The underlying cause was our dependency on Docker containers for deployments. We lean heavily on container technology, and in doing so had
overlooked an underlying failure point for Docker containers, which is their built in logging support. As a somewhat obscure feature(?) of docker,
if the logging to a remote system loses connection, Docker hangs (without outputting an error). Attempts to restart the container will hang (without any error message output either to
syslog or elsewhere). Even our attempts to stop containers failed due to this same reason. So as an important community 'heads up', it's probably best to
not use Docker's built in logging, OR make sure that your logging platform will NEVER become unavailable or you will lose the ability to run a Docker ecosystem.

Mitigation:

  1. We have moved away from using Docker's built in logger and moved towards a separate service which sends our logs to our platform, thus bypassing the 'block' on
    log unavailability built into Docker.
  2. Added a 'log' ping functionality that will notify us, ahead of time, when our logging platform appears to be unavailable or not responding quickly to network calls.

Apologies:

To those who lost data and were unable to process data on Blitline's service, we always take outages very seriously and work to not only resolve them quickly but
to put in place mitigations to prevent further similar issues and processes to identify problems even quicker and resolve them.
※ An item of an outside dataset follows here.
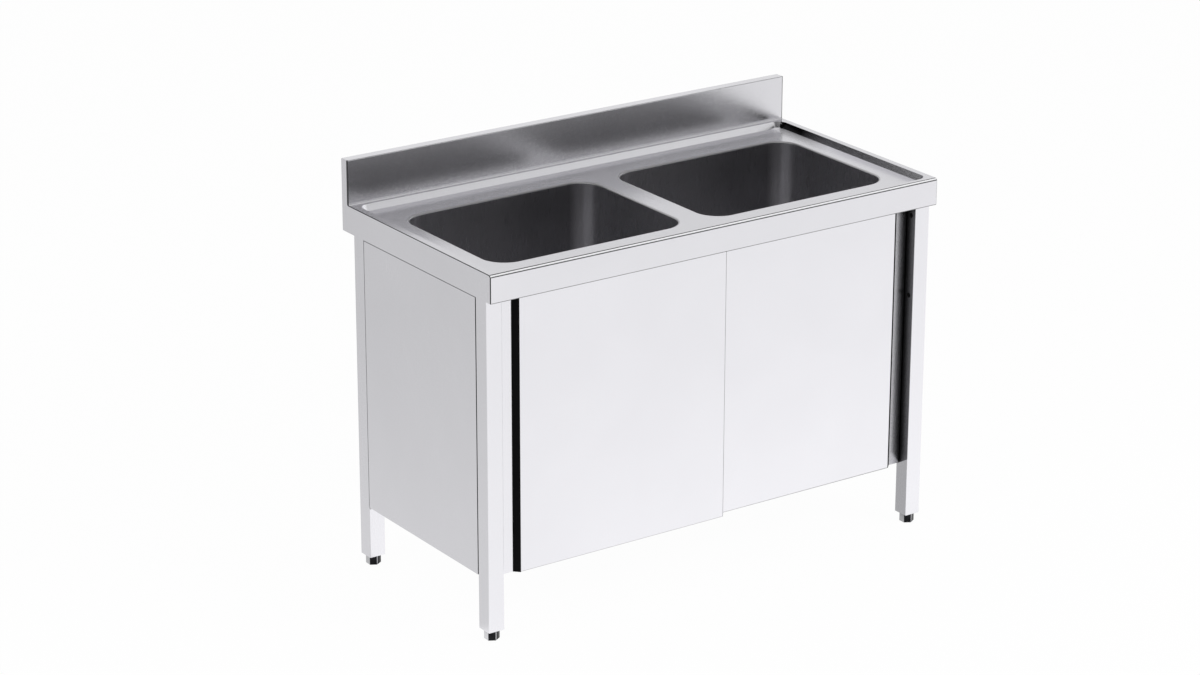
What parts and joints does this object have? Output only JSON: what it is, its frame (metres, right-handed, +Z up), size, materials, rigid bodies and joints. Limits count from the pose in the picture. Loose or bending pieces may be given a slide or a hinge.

Posted Sep 19, 2018 - 17:13 UTC

Resolved
Systems have stabilized.
Posted Sep 12, 2018 - 20:41 UTC
Monitoring
We have mitigated the issue and are investigating underlying causes and mitigations
Posted Sep 12, 2018 - 17:30 UTC
Investigating
We experienced downtime between around 9:09 and 10:00am this morning. We have been able to restore service and are investigating the cause.
Posted Sep 12, 2018 - 17:06 UTC
This incident affected: API, Blitline Website, and Backend Cloud Servers.